Trace Assembly is the process whereby the individual spans reported by the LightStep client libraries are connected into a single, logical trace of the top-most operation. This process is managed by LightStep outside of the host application to ensure the minimal overhead of tracing instrumentation.


LightStep Specific Usage

Alert

An Alert is a notification that a value being monitored has gone outside of an assigned threshold for an assigned duration.

LightStep can be configured to alert via PagerDuty as well as Slack.

Collector

The Collector is the former name for Satellite.

Component

A Component is a logical service (or client) in a distributed system. The component usually represents a particular process or script in the distributed system. During initialization of the LightStep client library, the Component is assigned a name via the component_name field (the spelling of this field will vary depending on the programming language being used).

Dashboard

A Dashboard is a user-created, high-level view of the operations of interest.

Operation

An Operation is the work represented by a Span.

Organization

Administrative features within LightStep are built around the concept of an Organization. Organizations allow teams to more easily manage projects and per-user access controls. Functionality includes:

  • Centrally manage users and projects for the entire organization
  • New users get access to ALL projects owned by the organization
  • Single Sign-on with Google for one-click sign-in and sign-up
  • Whitelisted Domains allow JIT account provisioning for verified users

Project

An organization can have one or more Projects. A Project encapsulates all LightStep data for a particular environment such as dev or production, spanning team boundaries, languages, clients, servers, and physical locations. Things to note:

  • New Projects will immediately be accessible to everyone in the organization
  • Deleting a project will remove access for everyone

Satellite

The Satellite (formerly called the "Collector") is a LightStep service that manages the collection and aggregation of trace data reported by the LightStep client libraries. Satellites are run on-premise in a customer datacenter or VPC. LightStep also provides a shared Satellite pool (SaaS) for initial product testing and evaluation.

Saved Searches

The former name for Streams.

Streams

Streams (formerly "Saved Searches") are persistent time-series trace data matching a predicate such as a combination of service (component) name, operation, and tag values. They allow analysis of specific facets of the generated tracing data.

SLA

A Service Level Agreement, or SLA, is a contract between a service provider (either internal or external) and the end user that defines the level of service expected from the service provider. SLAs are output-based in that their purpose is specifically to define what the customer will receive.


General Statistical Terms

Cardinality

The number of elements in a set or other grouping, as a property of that grouping.

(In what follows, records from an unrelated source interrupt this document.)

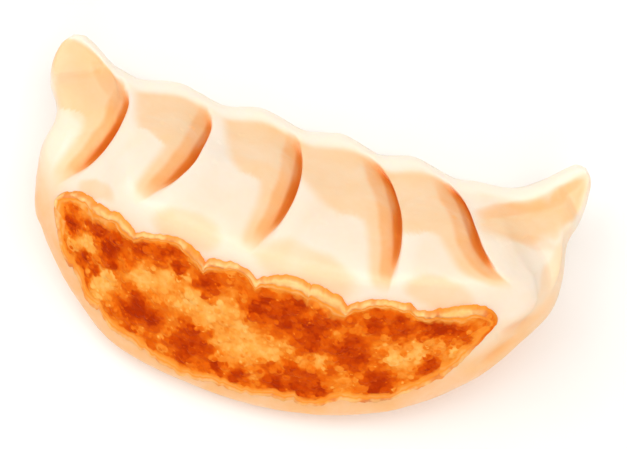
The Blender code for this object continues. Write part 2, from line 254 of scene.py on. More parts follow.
def pleats(x, v, down):
    """The pleats' height, depth and lean at each point, and their painted shade and painted highlight."""
    height, slot, crease_shade, shade, deep_shade, lit = (np.zeros_like(x) for _ in range(6))
    lean = np.zeros((len(x), 3))
    section = np.array(PLEAT_SECTION)
    for crease in CREASES:
        aside, along, right = beside_crease(crease, x, v)
        panel = smooth_step(0.4, 5.0, down) * smooth_step(-0.35, 0.1, along)
        panel *= 1 - smooth_step(0.55, 1.30, along)
        within = np.clip(along, 0, 1)
        bow = np.sin(np.pi * within)
        across = np.clip(aside, section[0, 0], section[-1, 0])
        height += panel * curve_through(section[:, 0], section[:, 2], across)
        slot += bow**0.8 * curve_through(section[:, 0], section[:, 3], across)
        lean[:, :2] += (bow**0.8 * curve_through(section[:, 0], section[:, 1], across))[:, None] * right
        # the dark line down each open crease is painted shade
        line = smooth_step(-0.95 * bow**1.2 - 0.25, -0.75 * bow**1.2 + 0.1, aside)
        line *= 1 - smooth_step(0.1 + 0.3 * bow, 0.25 + 0.4 * bow, aside)
        crease_shade = np.maximum(crease_shade, line * np.clip((bow - 0.15) * 3, 0, 1))
        reach = np.interp(along, *np.transpose(SHADE_REACH))
        left = 1 - smooth_step(0.1, 0.6, aside)
        end = (1 - smooth_step(1.08, 1.3, along)) * smooth_step(1.6, 2.6, down)
        shade = np.maximum(shade, smooth_step(-reach - 0.7, -reach + 0.9, aside) * left * end)
        close = np.interp(along, *np.transpose(DEEP_SHADE_REACH))
        near_line = smooth_step(-close - 0.4, -close + 0.5, aside) * left * smooth_step(-0.2, 0.1, along)
        deep_shade = np.maximum(deep_shade, near_line * (1 - smooth_step(0.95, 1.15, along)))
        # a painted highlight on the ridge just right of each crease
        streak = smooth_step(0.7, 1.3, aside) * (1 - smooth_step(2.2, 3.8, aside))
        lit = np.maximum(lit, streak * smooth_step(-0.05, 0.15, along) * (1 - smooth_step(1.0, 1.35, along)))
    return height, slot, lean, crease_shade, shade, deep_shade, lit


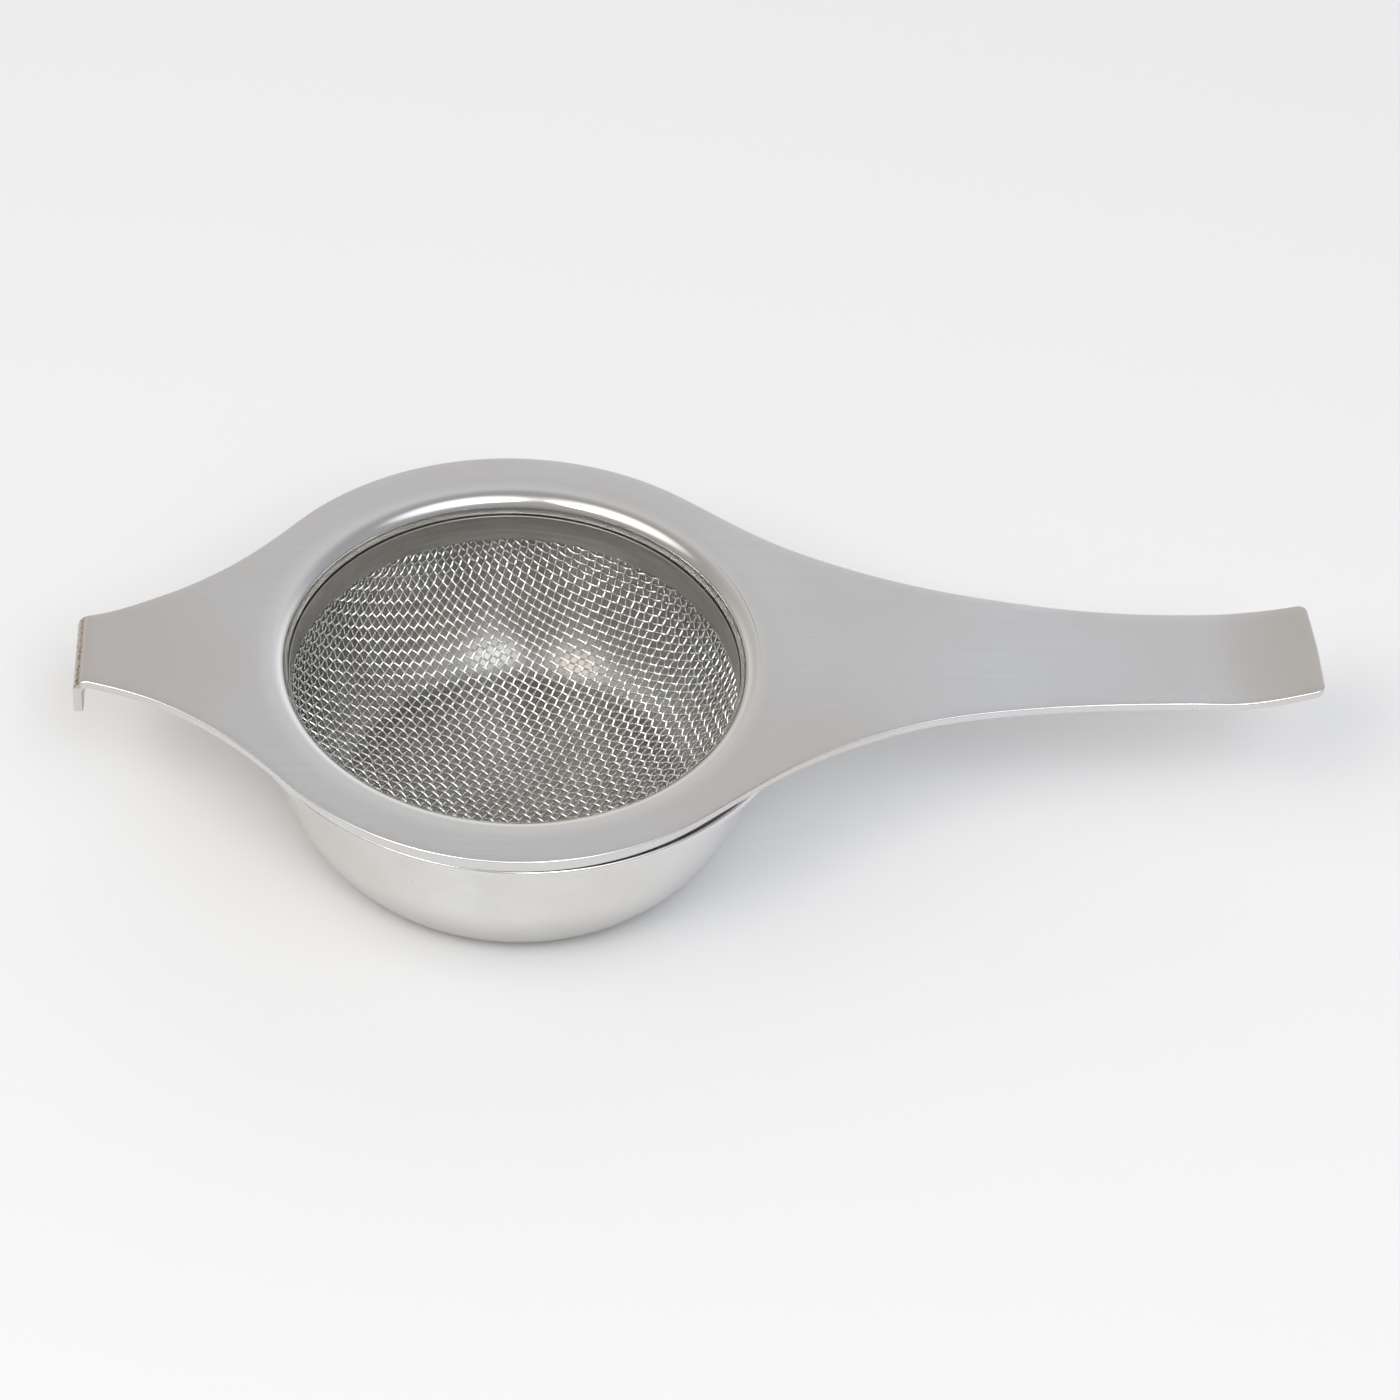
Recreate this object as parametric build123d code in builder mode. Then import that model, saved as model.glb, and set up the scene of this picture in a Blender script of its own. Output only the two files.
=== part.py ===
"""Tea strainer resting on its drip bowl: four pieces, millimetres, +Z up.

The origin is the centre of the bowl's flat foot, on the table. X runs along the handle, from the
hook at -X to the turned-up end at +X. The strainer's own axis is the line at x = sit_x.
"""

import os
from math import cos, radians, sin

from build123d import *

# ---- drip bowl
flange_r = 37.1  # outer radius of the bowl's flat flange
flange_top = 26.1  # height of the flange's top face
sheet_bowl = 1.1  # bowl sheet
wall_r = 33.3  # outer radius at the top of the bowl's wall
foot_r = 22.3  # radius of the flat foot
wall_h = 25.3  # height over which the wall curves in to the foot
flange_bend = 0.9  # radius where the flange turns into the wall

# ---- strainer plate
sit_x = -0.6  # the strainer rests this far off the bowl's axis, inside its loose fit
plate_top = 28.4  # height of the plate's top face above the table
sheet = 1.2  # plate sheet
disc_r = 37.5  # outer radius of the disc
lip_round = 2.35  # radius of the polished lip that rolls into the opening
lip_r = 29.2  # inner radius of the lip
lip_drop = 2.8  # the lip's inner face ends this far below the plate's top
neck_drop = 7.6  # the neck ends this far below the plate's top
neck_wall = 0.55  # neck sheet below the lip, where it was drawn thin
seat_in, seat_out = 33.9, 35.7  # bead under the disc that rests on the flange
edge_depth = 1.75  # depth of the disc's turned edge at its middle, front and back
edge_in = 36.3  # inner radius of the turned edge
edge_curve = 590  # radius of the slow curve that fades the turned edge towards the handles

# ---- hook tab, at -X
hook_x = -56.3  # outer face of the hook's lip
hook_drop = 4.5  # the lip hangs this far below the plate's underside
hook_bend = 1.9  # outer radius of the hook's bend
hook_half = 6.5  # half width of the hook

# ---- long handle, at +X
tip_x = 104.0  # end of the turned-up tip
tip_half = 8.15  # half width at the end
tip_rise = 2.1  # the end's top edge stands this far above the disc
waist_x, waist_half = 87.0, 8.4  # narrowest place
tip_corner = 1.3  # corner radius at the end
tab_leave = 139.5  # angle round the disc where the tab's side leaves it
handle_leave = 53.0  # angle round the disc where the handle's side leaves it

# ---- retaining ring and wire-cloth basket
ring_in, ring_out = 28.9, 29.2
ring_high, ring_low = 2.85, 7.2  # below the plate's top
cloth_in, cloth_out = 29.3, 29.65  # radii of the cloth's upright edge
cloth_high = 3.05  # the upright edge ends this far below the plate's top
dome_depth = 17.2  # depth of the dome below the ring
dome_skin = 0.4  # thickness that stands in for the woven cloth at the bottom

strainer = Plane((sit_x, 0, plate_top))
strainer_side = Plane(origin=(sit_x, 0, plate_top), x_dir=(1, 0, 0), z_dir=(0, -1, 0))
strainer_axis = Axis((sit_x, 0, 0), (0, 0, 1))
bowl_side = Plane.XZ


def on_disc(angle):
    """Point on the disc's edge."""
    return (disc_r * cos(radians(angle)), disc_r * sin(radians(angle)))


def along_disc(angle):
    """Direction of the disc's edge, anticlockwise."""
    return (-sin(radians(angle)), cos(radians(angle)))


# ---- strainer_plate: side view of the bent sheet, then its plan outline
bend_in = hook_bend - sheet
hook_end = -sheet - hook_drop
wave = [(24, 0), (49, 0.42), (86, -0.27), (94, -0.05), (97, 0.42), (tip_x, tip_rise)]
wave_under = [(x, z - sheet) for x, z in wave]
wave_ends = [(1, 0), (1, 0.27)]

with BuildPart() as strainer_plate:
    with BuildSketch(strainer_side):
        with BuildLine():
            Line((hook_x + sheet, hook_end), (hook_x, hook_end))
            Line((hook_x, hook_end), (hook_x, -hook_bend))
            CenterArc((hook_x + hook_bend, -hook_bend), hook_bend, 90, 90)
            Line((hook_x + hook_bend, 0), wave[0])
            Spline(*wave, tangents=wave_ends)
            Line(wave[-1], wave_under[-1])
            Spline(*wave_under, tangents=wave_ends)
            Line(wave_under[0], (hook_x + hook_bend, -sheet))
            CenterArc((hook_x + hook_bend, -hook_bend), bend_in, 90, 90)
            Line((hook_x + sheet, -hook_bend), (hook_x + sheet, hook_end))
        make_face()
    extrude(amount=disc_r + 2, both=True)
    with BuildSketch(strainer.offset(-10)):
        with BuildLine():
            Line((hook_x - 1, 0), (hook_x - 1, hook_half))
            Line((hook_x - 1, hook_half), (hook_x + hook_bend, hook_half))
            Spline(
                (hook_x + hook_bend, hook_half),
                (-46, 9.6),
                (-38.4, 14.5),
                on_disc(tab_leave),
                tangents=[(1, 0.28), tuple(-v for v in along_disc(tab_leave))],
            )
            CenterArc((0, 0), disc_r, handle_leave, tab_leave - handle_leave)
            Spline(
                on_disc(handle_leave),
                (36.5, 19.7),
                (51.3, 13.1),
                (67, 9.75),
                (waist_x, waist_half),
                tangents=[tuple(-v for v in along_disc(handle_leave)), (1, 0)],
            )
            Line((waist_x, waist_half), (94, 8.5))
            Line((94, 8.5), (tip_x, tip_half))
            Line((tip_x, tip_half), (tip_x, 0))
            mirror(about=Plane.XZ)
        make_face()
    extrude(amount=15, mode=Mode.INTERSECT)
    tip_edges = strainer_plate.edges().filter_by(Axis.Z).group_by(Axis.X)[-1]
    fillet(tip_edges, tip_corner)
    # opening, with its lip and neck
    with BuildSketch(strainer.offset(1)):
        Circle(lip_r + lip_round)
    extrude(amount=-5, mode=Mode.SUBTRACT)
    with BuildSketch(strainer_side):
        with BuildLine():
            neck_out = lip_r + sheet
            step_r = neck_out - neck_wall
            CenterArc((lip_r + lip_round, -lip_round), lip_round, 90, 90)
            Polyline(
                (lip_r, -lip_round),
                (lip_r, -lip_drop),
                (step_r, -lip_drop),
                (step_r, -neck_drop),
                (neck_out, -neck_drop),
                (neck_out, -lip_round),
            )
            CenterArc((lip_r + lip_round, -lip_round), lip_round - sheet, 90, 90)
            Line((lip_r + lip_round, -sheet), (lip_r + lip_round, 0))
        make_face()
    revolve(axis=strainer_axis)
    # bead that rests on the bowl's flange
    with BuildSketch(strainer.offset(flange_top - plate_top)):
        Circle(seat_out)
        Circle(seat_in, mode=Mode.SUBTRACT)
    extrude(until=Until.NEXT)

# the disc's turned edge, deepest at the front and back, fading towards tab and handle
with BuildPart() as turned_edge:
    with BuildSketch(strainer.offset(-edge_depth)):
        Circle(disc_r)
        Circle(edge_in, mode=Mode.SUBTRACT)
    extrude(amount=edge_depth - sheet / 2)
    with Locations((sit_x, 0, plate_top - edge_depth + edge_curve)):
        Cylinder(edge_curve, 4 * disc_r, rotation=(90, 0, 0), mode=Mode.INTERSECT)

with strainer_plate:
    add(turned_edge.part)
strainer_plate.part.label = "strainer_plate"

# ---- retaining_ring: thin band inside the neck
with BuildPart() as retaining_ring:
    with BuildSketch(strainer.offset(-ring_low)):
        Circle(ring_out)
        Circle(ring_in, mode=Mode.SUBTRACT)
    extrude(amount=ring_low - ring_high)
retaining_ring.part.label = "retaining_ring"

# ---- mesh_basket: upright edge caught behind the ring, then the pressed dome
with BuildPart() as mesh_basket:
    with BuildSketch(strainer_side):
        with BuildLine():
            Line((cloth_in, -ring_low), (cloth_in, -cloth_high))
            Line((cloth_in, -cloth_high), (cloth_out, -cloth_high))
            Line((cloth_out, -cloth_high), (cloth_out, -ring_low))
            EllipticalCenterArc((0, -ring_low), cloth_out, dome_depth + dome_skin, 270)
            Line((0, -ring_low - dome_depth - dome_skin), (0, -ring_low - dome_depth))
            EllipticalCenterArc((0, -ring_low), cloth_in, dome_depth, 270)
        make_face()
    revolve(axis=strainer_axis)
mesh_basket.part.label = "mesh_basket"

# ---- drip_bowl: curved wall with a flat foot, and a flat flange round its mouth
with BuildPart() as drip_bowl:
    with BuildSketch(bowl_side):
        with BuildLine():
            Line((0, sheet_bowl), (0, 0))
            Line((0, 0), (foot_r, 0))
            EllipticalCenterArc((foot_r, wall_h), wall_r - foot_r, wall_h, 270)
            Line((wall_r, wall_h), (wall_r, flange_top))
            Line((wall_r, flange_top), (wall_r - sheet_bowl, flange_top))
            Line((wall_r - sheet_bowl, flange_top), (wall_r - sheet_bowl, wall_h))
            EllipticalCenterArc(
                (foot_r, wall_h), wall_r - foot_r - sheet_bowl, wall_h - sheet_bowl, 270
            )
            Line((foot_r, sheet_bowl), (0, sheet_bowl))
        make_face()
    revolve(axis=Axis.Z)
    with BuildSketch(Plane.XY.offset(flange_top - sheet_bowl)):
        Circle(flange_r)
        Circle(wall_r - sheet_bowl / 2, mode=Mode.SUBTRACT)
    extrude(amount=sheet_bowl)
    mouth = drip_bowl.faces().filter_by(Plane.XY).sort_by(Axis.Z)[-1].inner_wires()[0].edges()
    fillet(mouth, flange_bend)
drip_bowl.part.label = "drip_bowl"

os.makedirs("parts", exist_ok=True)
export_step(strainer_plate.part, "parts/strainer_plate.step")
export_step(mesh_basket.part, "parts/mesh_basket.step")
export_step(retaining_ring.part, "parts/retaining_ring.step")
export_step(drip_bowl.part, "parts/drip_bowl.step")
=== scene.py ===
"""Tea strainer on its drip bowl: the visual model, in the part's own frame, in metres.

Sizes below are millimetres. Strainer pieces are drawn about the strainer's own axis with z = 0 on
the plate's top, and put into the frame by to_frame(). The anchors come from the CAD nodes' boxes.
"""

import math

import bmesh
import bpy
import numpy as np
from mathutils import Matrix, Vector
from mathutils.geometry import delaunay_2d_cdt


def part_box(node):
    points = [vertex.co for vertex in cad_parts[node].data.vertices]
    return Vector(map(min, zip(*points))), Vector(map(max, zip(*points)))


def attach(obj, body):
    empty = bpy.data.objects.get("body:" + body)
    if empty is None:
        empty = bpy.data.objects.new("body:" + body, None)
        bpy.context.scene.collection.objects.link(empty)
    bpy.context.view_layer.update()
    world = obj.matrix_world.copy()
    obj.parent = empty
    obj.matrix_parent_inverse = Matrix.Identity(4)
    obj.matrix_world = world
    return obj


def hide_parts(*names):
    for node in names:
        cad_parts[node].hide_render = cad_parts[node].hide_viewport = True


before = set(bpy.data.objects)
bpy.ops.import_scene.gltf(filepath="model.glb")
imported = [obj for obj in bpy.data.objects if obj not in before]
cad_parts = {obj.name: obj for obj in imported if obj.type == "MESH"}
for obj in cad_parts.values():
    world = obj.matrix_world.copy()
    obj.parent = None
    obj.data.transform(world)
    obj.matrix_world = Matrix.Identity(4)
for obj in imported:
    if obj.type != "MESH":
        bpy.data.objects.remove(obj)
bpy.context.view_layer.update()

MM = 0.001
TURN = 2 * math.pi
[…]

Tag cardinality - adding tags to your spans can provide additional correlation across components or services. To get the most value out of this additional data it is important to consider what values make good tags.

Tag
Guidance

account_id

Too general

account_id=792_2016-09-27_08-23-15

Too specific

account_id=792

Good

p99 (or pXX)

p99 is an abbreviation for 99th percentile of a (histogram) distribution. This represents the upper bound of latencies experienced by 99% of traces. In other words, 99% of the traces are experiencing the p99 latency or less.